_LISTED ENTRIES_.
======
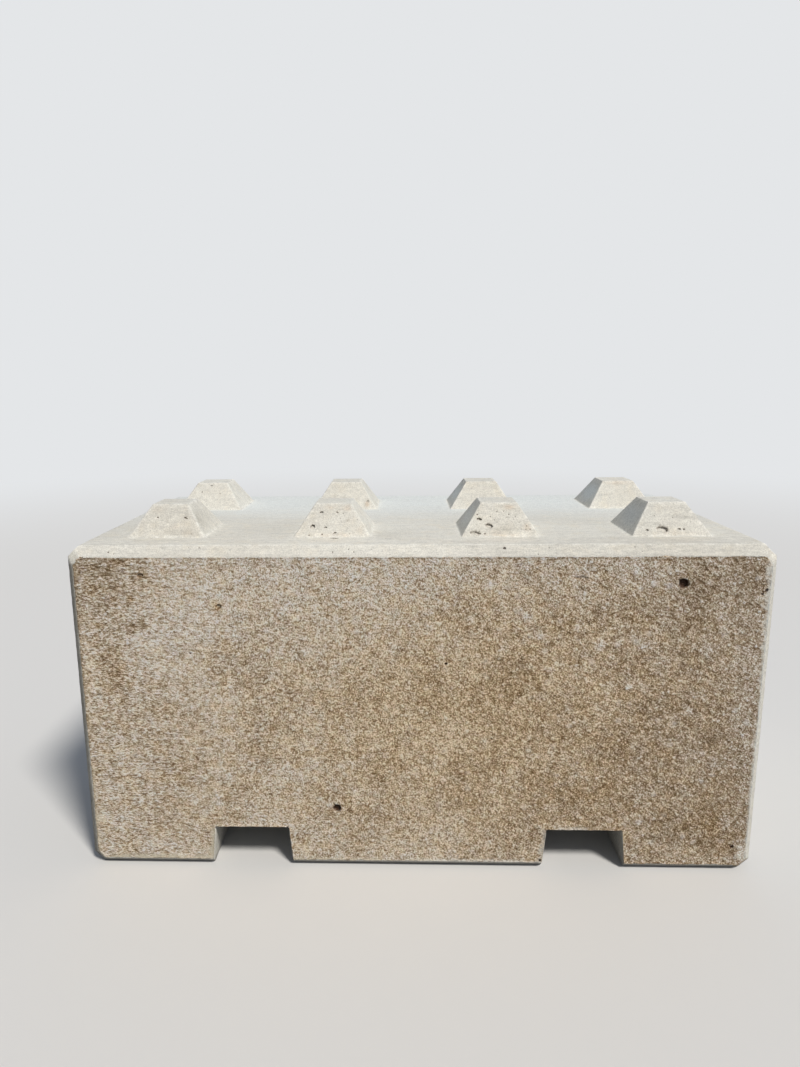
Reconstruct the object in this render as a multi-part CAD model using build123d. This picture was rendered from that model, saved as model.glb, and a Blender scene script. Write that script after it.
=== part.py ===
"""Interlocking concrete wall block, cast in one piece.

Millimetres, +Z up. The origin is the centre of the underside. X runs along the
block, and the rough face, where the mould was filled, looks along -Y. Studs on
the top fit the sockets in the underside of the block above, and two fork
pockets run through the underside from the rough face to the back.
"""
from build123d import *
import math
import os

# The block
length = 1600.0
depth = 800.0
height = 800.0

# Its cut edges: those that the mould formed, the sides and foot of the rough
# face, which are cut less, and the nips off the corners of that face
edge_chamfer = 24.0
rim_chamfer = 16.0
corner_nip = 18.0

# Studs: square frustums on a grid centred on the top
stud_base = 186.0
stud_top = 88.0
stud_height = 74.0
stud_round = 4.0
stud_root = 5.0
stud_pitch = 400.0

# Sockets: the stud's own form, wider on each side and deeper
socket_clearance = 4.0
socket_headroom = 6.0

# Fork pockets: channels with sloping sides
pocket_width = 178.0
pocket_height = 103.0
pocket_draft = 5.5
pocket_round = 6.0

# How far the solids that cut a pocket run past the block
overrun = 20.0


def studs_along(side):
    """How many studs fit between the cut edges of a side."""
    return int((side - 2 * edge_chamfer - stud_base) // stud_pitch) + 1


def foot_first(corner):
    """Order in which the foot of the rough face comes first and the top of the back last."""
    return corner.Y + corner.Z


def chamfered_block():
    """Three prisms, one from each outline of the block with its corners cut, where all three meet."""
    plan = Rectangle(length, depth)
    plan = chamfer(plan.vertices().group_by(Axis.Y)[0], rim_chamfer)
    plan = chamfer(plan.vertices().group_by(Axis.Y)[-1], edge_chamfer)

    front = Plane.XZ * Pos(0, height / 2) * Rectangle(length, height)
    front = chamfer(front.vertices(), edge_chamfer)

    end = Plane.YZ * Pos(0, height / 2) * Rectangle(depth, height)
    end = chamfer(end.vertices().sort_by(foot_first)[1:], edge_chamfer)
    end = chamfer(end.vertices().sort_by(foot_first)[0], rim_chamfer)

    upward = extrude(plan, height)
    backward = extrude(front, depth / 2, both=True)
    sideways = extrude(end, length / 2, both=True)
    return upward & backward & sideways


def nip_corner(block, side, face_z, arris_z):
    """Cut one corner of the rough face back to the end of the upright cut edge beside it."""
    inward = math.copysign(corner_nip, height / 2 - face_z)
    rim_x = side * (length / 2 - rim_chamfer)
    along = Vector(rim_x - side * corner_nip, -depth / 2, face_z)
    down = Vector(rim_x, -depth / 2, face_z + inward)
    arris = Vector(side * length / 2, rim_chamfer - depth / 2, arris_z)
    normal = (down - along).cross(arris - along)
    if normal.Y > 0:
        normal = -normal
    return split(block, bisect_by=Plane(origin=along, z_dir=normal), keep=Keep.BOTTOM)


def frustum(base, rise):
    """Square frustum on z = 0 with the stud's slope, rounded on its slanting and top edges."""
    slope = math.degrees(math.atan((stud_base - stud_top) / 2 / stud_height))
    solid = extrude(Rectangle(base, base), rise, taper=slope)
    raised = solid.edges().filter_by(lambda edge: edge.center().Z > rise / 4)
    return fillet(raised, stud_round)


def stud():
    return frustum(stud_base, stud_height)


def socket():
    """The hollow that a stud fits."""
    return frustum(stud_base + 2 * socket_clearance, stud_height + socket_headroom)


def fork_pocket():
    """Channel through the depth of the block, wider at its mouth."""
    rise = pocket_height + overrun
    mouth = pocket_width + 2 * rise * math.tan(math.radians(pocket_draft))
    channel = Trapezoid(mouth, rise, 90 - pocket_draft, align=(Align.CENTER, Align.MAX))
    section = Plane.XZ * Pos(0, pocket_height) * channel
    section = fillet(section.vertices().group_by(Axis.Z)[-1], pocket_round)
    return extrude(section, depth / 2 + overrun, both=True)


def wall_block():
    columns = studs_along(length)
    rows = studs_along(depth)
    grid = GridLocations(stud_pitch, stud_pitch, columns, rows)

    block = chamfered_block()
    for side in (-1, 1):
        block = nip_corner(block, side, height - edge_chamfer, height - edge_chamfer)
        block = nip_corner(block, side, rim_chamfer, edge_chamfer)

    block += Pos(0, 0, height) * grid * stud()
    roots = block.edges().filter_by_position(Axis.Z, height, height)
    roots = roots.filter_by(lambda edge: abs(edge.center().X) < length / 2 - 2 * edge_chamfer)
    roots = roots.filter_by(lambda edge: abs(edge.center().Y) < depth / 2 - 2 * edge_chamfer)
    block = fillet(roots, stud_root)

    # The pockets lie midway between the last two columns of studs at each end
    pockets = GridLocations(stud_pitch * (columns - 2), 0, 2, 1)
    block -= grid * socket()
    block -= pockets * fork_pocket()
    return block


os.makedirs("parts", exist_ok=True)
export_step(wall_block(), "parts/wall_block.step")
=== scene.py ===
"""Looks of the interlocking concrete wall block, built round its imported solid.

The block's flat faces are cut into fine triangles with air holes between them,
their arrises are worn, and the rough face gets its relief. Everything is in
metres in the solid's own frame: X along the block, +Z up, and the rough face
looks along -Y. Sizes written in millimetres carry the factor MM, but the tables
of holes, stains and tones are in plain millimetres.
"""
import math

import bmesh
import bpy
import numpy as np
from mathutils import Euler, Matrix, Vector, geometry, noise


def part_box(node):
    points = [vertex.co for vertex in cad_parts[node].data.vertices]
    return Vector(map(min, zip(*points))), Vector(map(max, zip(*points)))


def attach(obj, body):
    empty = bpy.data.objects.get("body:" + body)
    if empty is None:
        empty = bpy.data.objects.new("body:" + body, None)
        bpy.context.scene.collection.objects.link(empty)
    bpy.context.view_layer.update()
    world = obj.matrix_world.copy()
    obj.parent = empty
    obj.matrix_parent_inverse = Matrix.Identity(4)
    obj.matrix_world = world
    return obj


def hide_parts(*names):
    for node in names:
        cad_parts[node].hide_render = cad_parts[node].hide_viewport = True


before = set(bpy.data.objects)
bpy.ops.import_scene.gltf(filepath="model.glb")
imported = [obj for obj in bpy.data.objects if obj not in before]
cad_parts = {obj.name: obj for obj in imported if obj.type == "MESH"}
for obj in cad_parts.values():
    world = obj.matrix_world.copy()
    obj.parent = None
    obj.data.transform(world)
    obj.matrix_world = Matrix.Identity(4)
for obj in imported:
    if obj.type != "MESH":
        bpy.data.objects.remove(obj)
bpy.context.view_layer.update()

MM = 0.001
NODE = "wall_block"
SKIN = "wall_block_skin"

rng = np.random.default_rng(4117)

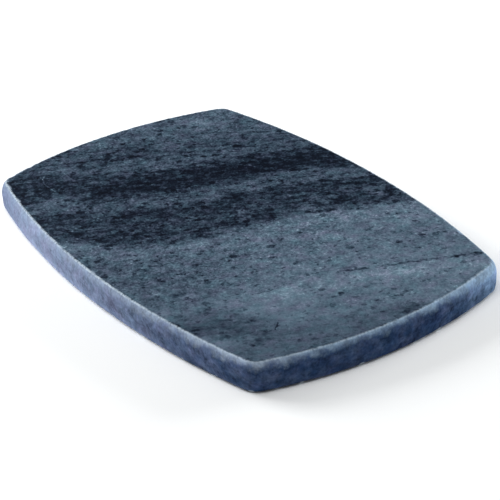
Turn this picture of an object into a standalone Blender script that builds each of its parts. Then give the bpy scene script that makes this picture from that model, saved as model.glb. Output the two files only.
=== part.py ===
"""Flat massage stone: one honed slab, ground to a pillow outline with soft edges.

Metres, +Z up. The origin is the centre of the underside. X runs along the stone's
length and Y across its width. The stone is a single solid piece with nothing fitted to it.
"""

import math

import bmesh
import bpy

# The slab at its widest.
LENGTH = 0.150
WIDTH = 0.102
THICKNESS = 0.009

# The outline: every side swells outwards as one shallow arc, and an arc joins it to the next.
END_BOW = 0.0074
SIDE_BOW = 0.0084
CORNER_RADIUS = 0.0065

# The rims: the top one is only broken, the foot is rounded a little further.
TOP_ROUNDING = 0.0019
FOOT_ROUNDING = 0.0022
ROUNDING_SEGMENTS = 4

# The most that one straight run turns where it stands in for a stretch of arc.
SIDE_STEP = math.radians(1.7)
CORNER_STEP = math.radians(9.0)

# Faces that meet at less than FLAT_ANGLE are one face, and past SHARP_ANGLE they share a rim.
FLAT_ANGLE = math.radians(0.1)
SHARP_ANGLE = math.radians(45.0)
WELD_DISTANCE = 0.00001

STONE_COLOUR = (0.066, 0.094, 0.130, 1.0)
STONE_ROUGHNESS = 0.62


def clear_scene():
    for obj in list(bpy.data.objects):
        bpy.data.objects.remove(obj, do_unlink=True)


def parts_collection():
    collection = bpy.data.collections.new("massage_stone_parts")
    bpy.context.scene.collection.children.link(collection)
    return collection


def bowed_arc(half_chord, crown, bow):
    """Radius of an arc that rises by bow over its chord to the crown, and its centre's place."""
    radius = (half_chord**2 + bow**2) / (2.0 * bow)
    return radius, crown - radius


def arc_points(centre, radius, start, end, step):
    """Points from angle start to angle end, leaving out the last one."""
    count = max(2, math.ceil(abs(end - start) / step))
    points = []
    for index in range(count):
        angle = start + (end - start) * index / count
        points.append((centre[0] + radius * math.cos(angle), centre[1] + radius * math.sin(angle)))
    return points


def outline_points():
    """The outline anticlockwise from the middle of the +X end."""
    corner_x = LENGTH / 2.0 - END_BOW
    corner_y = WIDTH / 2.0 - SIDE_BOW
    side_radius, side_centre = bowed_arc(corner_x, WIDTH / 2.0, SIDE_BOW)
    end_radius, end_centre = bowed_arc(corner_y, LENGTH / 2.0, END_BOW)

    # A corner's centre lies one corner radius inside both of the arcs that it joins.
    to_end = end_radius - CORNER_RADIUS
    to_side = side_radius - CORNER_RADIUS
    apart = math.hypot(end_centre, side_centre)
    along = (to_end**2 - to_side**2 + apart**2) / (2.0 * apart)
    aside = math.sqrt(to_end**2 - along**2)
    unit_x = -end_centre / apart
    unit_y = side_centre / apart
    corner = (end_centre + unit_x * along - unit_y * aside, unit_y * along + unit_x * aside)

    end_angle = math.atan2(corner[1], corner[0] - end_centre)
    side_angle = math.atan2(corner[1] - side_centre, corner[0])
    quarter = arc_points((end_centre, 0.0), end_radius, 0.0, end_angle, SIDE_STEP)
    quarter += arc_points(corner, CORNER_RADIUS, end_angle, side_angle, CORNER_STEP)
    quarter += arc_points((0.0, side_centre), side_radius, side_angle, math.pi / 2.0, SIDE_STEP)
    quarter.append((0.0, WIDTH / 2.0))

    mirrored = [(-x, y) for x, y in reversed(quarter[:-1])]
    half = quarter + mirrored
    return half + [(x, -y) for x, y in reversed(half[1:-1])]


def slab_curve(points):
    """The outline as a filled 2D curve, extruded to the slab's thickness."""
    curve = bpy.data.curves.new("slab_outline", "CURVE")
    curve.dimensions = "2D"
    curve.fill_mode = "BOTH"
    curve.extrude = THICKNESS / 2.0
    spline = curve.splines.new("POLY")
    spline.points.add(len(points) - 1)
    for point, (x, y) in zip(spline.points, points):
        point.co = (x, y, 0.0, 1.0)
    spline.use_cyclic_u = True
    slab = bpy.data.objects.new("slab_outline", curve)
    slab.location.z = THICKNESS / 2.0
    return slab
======
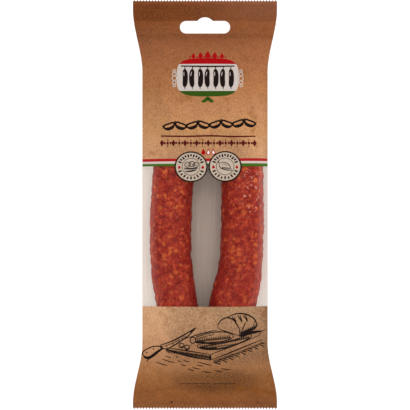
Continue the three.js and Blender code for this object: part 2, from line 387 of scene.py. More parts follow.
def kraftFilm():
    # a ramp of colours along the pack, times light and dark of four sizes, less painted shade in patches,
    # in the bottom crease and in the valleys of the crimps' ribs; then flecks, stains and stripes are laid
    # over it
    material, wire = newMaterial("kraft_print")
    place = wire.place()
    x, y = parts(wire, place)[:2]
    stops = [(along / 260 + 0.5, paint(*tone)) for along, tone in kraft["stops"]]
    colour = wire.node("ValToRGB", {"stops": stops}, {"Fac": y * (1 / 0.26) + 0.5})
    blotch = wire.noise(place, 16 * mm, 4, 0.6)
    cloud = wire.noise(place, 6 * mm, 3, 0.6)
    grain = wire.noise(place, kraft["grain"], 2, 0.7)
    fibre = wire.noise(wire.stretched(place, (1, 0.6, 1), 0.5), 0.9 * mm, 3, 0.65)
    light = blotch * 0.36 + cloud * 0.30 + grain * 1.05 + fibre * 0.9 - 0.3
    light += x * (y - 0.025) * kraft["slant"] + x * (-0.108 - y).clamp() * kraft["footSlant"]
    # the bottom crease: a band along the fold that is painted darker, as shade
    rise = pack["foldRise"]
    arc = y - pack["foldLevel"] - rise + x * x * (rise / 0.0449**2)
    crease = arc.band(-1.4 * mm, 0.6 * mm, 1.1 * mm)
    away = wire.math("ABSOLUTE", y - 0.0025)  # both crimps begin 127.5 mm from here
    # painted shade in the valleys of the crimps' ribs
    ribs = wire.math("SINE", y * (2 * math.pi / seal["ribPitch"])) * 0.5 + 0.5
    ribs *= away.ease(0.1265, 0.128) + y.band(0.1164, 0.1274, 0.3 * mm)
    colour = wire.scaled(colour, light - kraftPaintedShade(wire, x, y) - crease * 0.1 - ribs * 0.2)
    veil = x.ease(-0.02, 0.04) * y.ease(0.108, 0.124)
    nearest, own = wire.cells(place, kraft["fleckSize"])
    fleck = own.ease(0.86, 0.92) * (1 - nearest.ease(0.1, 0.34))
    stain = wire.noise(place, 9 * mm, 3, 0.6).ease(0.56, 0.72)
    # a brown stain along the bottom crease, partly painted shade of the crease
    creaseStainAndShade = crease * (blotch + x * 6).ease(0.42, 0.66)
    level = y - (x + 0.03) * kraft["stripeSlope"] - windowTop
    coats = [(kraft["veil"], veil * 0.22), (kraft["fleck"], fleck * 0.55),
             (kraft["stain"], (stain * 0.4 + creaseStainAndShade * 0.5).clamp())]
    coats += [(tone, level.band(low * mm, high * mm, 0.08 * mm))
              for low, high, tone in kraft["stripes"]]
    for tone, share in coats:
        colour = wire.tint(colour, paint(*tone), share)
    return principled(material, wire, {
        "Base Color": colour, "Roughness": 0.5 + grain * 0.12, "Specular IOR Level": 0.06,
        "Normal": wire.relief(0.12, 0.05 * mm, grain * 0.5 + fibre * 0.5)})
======
_PROBLEM DESCRIPTION_. The lines to transcribe begin at the line with "Turn this picture" and end at the line with "THICKNESS = 0.009"; copy them exactly, both ends included.

_EXERCISE RESULT_.
Turn this picture of an object into a standalone Blender script that builds each of its parts. Then give the bpy scene script that makes this picture from that model, saved as model.glb. Output the two files only.
=== part.py ===
"""Flat massage stone: one honed slab, ground to a pillow outline with soft edges.

Metres, +Z up. The origin is the centre of the underside. X runs along the stone's
length and Y across its width. The stone is a single solid piece with nothing fitted to it.
"""

import math

import bmesh
import bpy

# The slab at its widest.
LENGTH = 0.150
WIDTH = 0.102
THICKNESS = 0.009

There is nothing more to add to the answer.